That realisation has led some political fringe groups, like the British National Party and Belgium's Vlaams Belang, to shift from blanket opposition to immigration to a focus on Islam.

The manifesto of the BNP, whose leader has a conviction for racial hatred and has denied the Holocaust in the past, includes a "counterjihadist" chapter, saying Europe is being invaded by Muslims.

Even hardcore white supremacists are debating whether to stress the anti-Muslim message as a marketing tool.

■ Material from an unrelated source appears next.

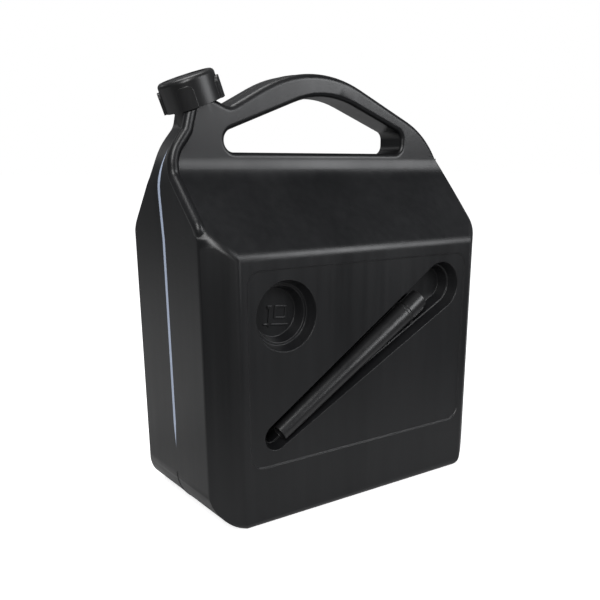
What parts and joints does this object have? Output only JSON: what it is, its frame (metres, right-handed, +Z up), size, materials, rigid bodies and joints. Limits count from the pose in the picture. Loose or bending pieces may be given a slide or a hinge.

In Sweden, where neo-Nazis committed a series of murders in the 1990s, the white power movement is split between those who say "Holocaust denial" won't boost their following and hardline racists who stick to their old ways, says Johan Olsson, an analyst at the Swedish Security Service.

Vilbrand, who uses the alias "Bo Rightwing" on the Internet, claims his group focuses on radical Islam, like when it patrolled an immigrant neighbourhood in Copenhagen where a handful of fundamentalist Muslims said they wanted to introduce Islamic law.

But its "blitz mission" in June targeted a mosque that hasn't been associated with radical Muslims. It belongs to a small community of Ahmedi Muslims, who are considered heretics by some mainstream Muslims and have faced persecution in many countries.

The mosque's imam, Naimatullah Basharat, says that next to the Muhammad drawings were stickers with a Latin inscription saying "If you wish for peace, prepare for war" — the Danish Defence League's motto.

Basharat says he would like to explain his view of Islam to the group.

"We show our patience, also to those who do this kind of thing," he says. "Our motto is 'love for all, hatred for none.'"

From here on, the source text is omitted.